Realistic: Align goals with broader business objectives.

Time-based: Set a clear timeframe for achieving the goals.

These factors can guide your strategy and validate your planned sales goals.

Bottom-Up Target Setting

Setting realistic targets requires understanding how to achieve them. Simply handing out quotas without a plan is ineffective. A well-researched, bottom-up revenue forecast is essential. For example, Tom Pepper, Director of Marketing Solutions at LinkedIn, suggests creating a bottoms-up forecast for visibility into the business, then setting a stretch goal on top.

Data-Driven Goal Setting

Leverage historical data to guide your goals. Analyze past performance and growth rates. Break down larger targets into manageable chunks, using tools like driver trees to visualize the inputs needed to hit targets.

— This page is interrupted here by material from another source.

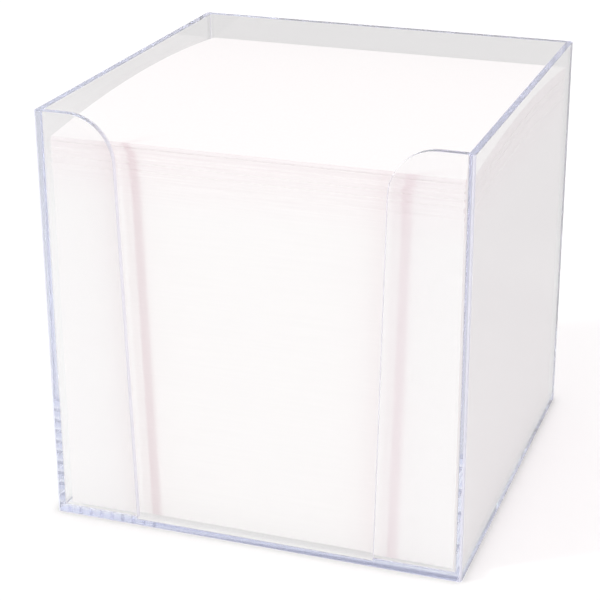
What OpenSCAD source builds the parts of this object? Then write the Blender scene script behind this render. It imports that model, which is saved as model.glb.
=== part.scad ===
// Desk note box: a clear moulded box with a finger slot in its front, filled with loose square sheets.
// Millimetres. X runs to the right along the front, the front faces -Y, and Z is up from the table.
// The box is sized round the sheets: sheet, then the room beside it, then the fillet, then the wall.

/* [Note sheets] */
// Width of a sheet, left to right
sheet_w = 90; // [60:1:150]
// Depth of a sheet, front to back
sheet_d = 90; // [60:1:150]
// Height of the pile at its front and back edges
pile_h = 87.5; // [40:0.5:150]
// How far the middle of the top sheet bows up above its front and back edges
bow_h = 2.4; // [0.6:0.1:3]

/* [Loose top of the pile] */
// Number of groups of sheets at the top that lie a little askew
loose_groups = 14; // [4:1:24]
// Height of one such group at its edges
group_h = 0.9; // [0.5:0.1:1.5]
// Furthest that a group lies off the square pile
stray = 0.3; // [0.1:0.05:0.35]

/* [Moulding] */
// Thickness of the side, back and front walls
wall = 1.5; // [1:0.1:3]
// Thickness of the floor
floor_t = 1.5; // [1:0.1:3]
// Radius of the upright outer corners
outer_r = 0.5; // [0.3:0.1:2]
// Radius of the upright inner corners and of the fillet round the floor
inner_r = 0.3; // [0.2:0.05:1]

/* [Room round the pile] */
// Room between the pile and the floor's fillet, at each side
side_room = 0.7; // [0.4:0.1:4]
// Room between the pile and the fillet behind the front lips
front_room = 1.3; // [0.4:0.1:4]
// Room between the pile and the fillet at the back wall
back_room = 0.1; // [0.1:0.1:3]
// Height of the rim above the pile's front and back edges
rim_rise = 6; // [4:0.5:30]

/* [Front lips] */
// Width of each lip at the rim, measured from the box's side as if its corner were square
lip_top_w = 17.5; // [15:0.5:22]
// Width of each lip at the floor, measured from the box's side
lip_foot_w = 19.8; // [15:0.1:22]
// Radius of each lip's rounded upper corner
lip_corner_r = 10.5; // [3:0.5:12]

/* [Hidden] */
$fn = 96;

// Segments of the shallow arcs that the bowed sheets follow
bow_segments = 1440;
// How far a cutting shape runs past what it cuts
over = 1;
// Turns of the two waves that scatter the loose groups, in degrees a group
scatter_x = 137.5;
scatter_y = 222.5;

inner_w = sheet_w + 2 * (side_room + inner_r);
inner_d = sheet_d + front_room + back_room + 2 * inner_r;
box_w = inner_w + 2 * wall;
box_d = inner_d + 2 * wall;
box_h = floor_t + pile_h + rim_rise;

front_y = -box_d / 2;
pile_front_y = front_y + wall + inner_r + front_room;
pile_mid_y = pile_front_y + sheet_d / 2;
square_h = pile_h - loose_groups * group_h;

// The slot's slanted edge runs from the lip's foot to the rim, at slot_foot_x and slot_top_x
slot_foot_x = box_w / 2 - lip_foot_w;
slot_top_x = box_w / 2 - lip_top_w;
lip_h = box_h - floor_t;
slant = atan2(slot_top_x - slot_foot_x, lip_h);
function slot_x(z) = slot_foot_x + (z - floor_t) * tan(slant);

// Centre of a lip's rounded corner, where the arc is tangent to the rim and to the slanted edge
corner_z = box_h - lip_corner_r;
corner_x = slot_x(corner_z) + lip_corner_r / cos(slant);

// How far a sheet at height h above the floor bows up in its middle, and the radius of that bow
function bow(h) = bow_h * h / pile_h;
function bow_r(h) = (pow(sheet_d / 2, 2) + pow(bow(h), 2)) / (2 * bow(h));

// Where a loose group lies: either way sideways, and only forwards from the back wall
function stray_x(i) = stray * sin(i * scatter_x);
function stray_y(i) = -stray * (1 + sin(i * scatter_y)) / 2;

// Rectangle with rounded corners, centred on the origin
module rounded_rectangle(w, d, r) {
    square([w - 2 * r, d], center = true);
    square([w, d - 2 * r], center = true);
    for (sx = [-1, 1], sy = [-1, 1])
        translate([sx * (w / 2 - r), sy * (d / 2 - r)]) circle(r = r);
}

// The mould's core: a block with its upright and its lower edges rounded alike
module core(w, d, h, r) {
    translate([0, 0, r]) linear_extrude(height = h - r) rounded_rectangle(w, d, r);
    translate([0, 0, h / 2]) cube([w - 2 * r, d - 2 * r, h], center = true);
    for (side = [-1, 1]) {
        translate([0, side * (d / 2 - r), r]) rotate([0, 90, 0])
            cylinder(r = r, h = w - 2 * r, center = true);
        translate([side * (w / 2 - r), 0, r]) rotate([90, 0, 0])
            cylinder(r = r, h = d - 2 * r, center = true);
        for (end = [-1, 1])
            translate([side * (w / 2 - r), end * (d / 2 - r), r]) sphere(r = r);
    }
}

// What is cut away above one lip's rounded corner, drawn in X and Z
module corner_waste() {
    top_z = box_h + over;
    touch_x = corner_x - lip_corner_r * cos(slant);
    touch_z = corner_z + lip_corner_r * sin(slant);
    difference() {
        polygon([
            [-over, touch_z],
            [touch_x, touch_z],
            [corner_x, corner_z],
            [corner_x, top_z],
            [-over, top_z]
        ]);
        translate([corner_x, corner_z]) circle(r = lip_corner_r);
    }
}

// The slot's outline in X and Z, from the floor's top face to past the rim
module slot_outline() {
    top_z = box_h + over;
    polygon([
        [-slot_foot_x, floor_t],
        [slot_foot_x, floor_t],
        [slot_x(top_z), top_z],
        [-slot_x(top_z), top_z]
    ]);
    corner_waste();
    mirror([1, 0]) corner_waste();
}

module clear_box() {
    color("lavender", 0.4)
    difference() {
        linear_extrude(height = box_h) rounded_rectangle(box_w, box_d, outer_r);
        translate([0, 0, floor_t]) core(inner_w, inner_d, lip_h + over, inner_r);
        translate([0, front_y + wall + inner_r, 0]) rotate([90, 0, 0])
            linear_extrude(height = wall + inner_r + over) slot_outline();
    }
}

// Everything under the bowed sheet that lies at height h above the floor, as wide as w
module under_sheet(h, w) {
    translate([-w / 2, pile_mid_y, floor_t]) rotate([90, 0, 90])
        linear_extrude(height = w)
            intersection() {
                translate([0, h + bow(h) - bow_r(h)]) circle(r = bow_r(h), $fn = bow_segments);
                translate([-sheet_d, -over]) square([2 * sheet_d, h + bow(h) + 2 * over]);
            }
}

// One group of sheets from height h0 to h1, lying off the square pile by dx and dy
module sheet_group(h0, h1, dx, dy) {
    difference() {
        intersection() {
            translate([dx - sheet_w / 2, pile_front_y + dy, floor_t])
                cube([sheet_w, sheet_d, h1 + bow_h]);
            under_sheet(h1, 2 * sheet_w);
        }
        if (h0 > 0) under_sheet(h0, 3 * sheet_w);
    }
}

module note_stack() {
    color("white") {
        sheet_group(0, square_h, 0, 0);
        for (i = [0:loose_groups - 1])
            sheet_group(square_h + i * group_h, square_h + (i + 1) * group_h, stray_x(i), stray_y(i));
    }
}

clear_box();
note_stack();
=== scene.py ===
import math

import bmesh
import bpy
import numpy as np
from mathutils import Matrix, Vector


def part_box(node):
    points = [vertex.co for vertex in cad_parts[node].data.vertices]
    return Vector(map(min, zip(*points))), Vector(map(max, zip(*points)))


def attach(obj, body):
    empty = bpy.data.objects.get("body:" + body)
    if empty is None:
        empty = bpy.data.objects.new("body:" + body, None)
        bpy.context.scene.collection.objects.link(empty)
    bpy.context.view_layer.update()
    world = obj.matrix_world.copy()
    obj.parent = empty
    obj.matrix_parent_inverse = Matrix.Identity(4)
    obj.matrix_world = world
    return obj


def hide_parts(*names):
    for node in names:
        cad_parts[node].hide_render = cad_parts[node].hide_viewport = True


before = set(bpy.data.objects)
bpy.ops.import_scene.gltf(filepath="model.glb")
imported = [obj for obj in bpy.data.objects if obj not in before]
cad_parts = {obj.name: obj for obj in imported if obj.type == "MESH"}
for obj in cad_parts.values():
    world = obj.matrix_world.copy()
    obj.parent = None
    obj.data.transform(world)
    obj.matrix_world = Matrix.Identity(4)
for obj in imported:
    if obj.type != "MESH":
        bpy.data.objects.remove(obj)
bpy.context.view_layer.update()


# The clear box: one injection moulding in clear polystyrene, walls and floor 1.5 mm thick. Its
# faces are polished by the mould. The rim and the foot's edges are a little satin, and the lips'
# ends, where the mould's halves shut off on each other, are dull.
MM = 0.001
RIM_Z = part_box("clear_box")[1].z
FRONT_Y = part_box("clear_box")[0].y
HALF_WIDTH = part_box("clear_box")[1].x
WALL = 1.5 * MM
OUTER_RADIUS = 0.5 * MM
SLOT_FROM_SIDE = 10 * MM

# The sharp edges' rounding, and what counts as a sharp edge, as flat and as one point
EDGE_ROUNDING = 0.08 * MM
ROUNDING_STEPS = 3
SHARP_EDGE = math.radians(50)
FLAT_ENOUGH = math.radians(0.2)
WELD = 0.002 * MM

# The top of the foot's edges, and the band just above it that holds the fillet round the floor
FOOT_EDGE = 1.4 * MM
FILLET_BAND = 0.5 * MM
SHORT_EDGE = 0.1 * MM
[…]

For instance, if a salesperson needs 10 calls to close a deal, and the target is 50 deals per year, they need to make 500 calls annually. Breaking this down into monthly or weekly goals can make the target seem more achievable.

Activity-Based Goals

Instead of focusing only on results, set smaller activity-based goals. This can help sales reps take control of their actions. For instance, rather than just aiming for a certain number of closed deals, set goals for making a certain number of calls or sending follow-up emails.

Empowering Your Team

Investing in your team’s professional growth and involving them in goal-setting can enhance their performance. Understand their strengths and weaknesses, provide necessary training, and ensure they have a thorough understanding of your product and sales strategy. Regular coaching and feedback can also help them achieve their goals.

Strategic Planning and Support

Effective goal setting involves meticulous planning and preparing for potential obstacles. Identify barriers to success, evaluate your team’s capabilities, and conduct market research to understand the competitive landscape. Having a proactive plan to deal with setbacks can help maintain progress towards goals.

Prioritize and Reward Performance

Help your team prioritize tasks that generate the highest value. Recognize and reward both results-oriented and activity-based achievements to maintain motivation and focus.

Managing Stress

Sales is inherently stressful, with pressure to meet quotas and frequent rejection. Sales managers need to help their teams manage this stress by emphasizing process over results, encouraging a healthy work-life balance, and promoting physical and mental well-being.


Setting SMART, activity-based sales goals that are both challenging and achievable can motivate your team and drive long-term business success. By leveraging data, planning strategically, and supporting your team, you can create a productive and positive sales environment.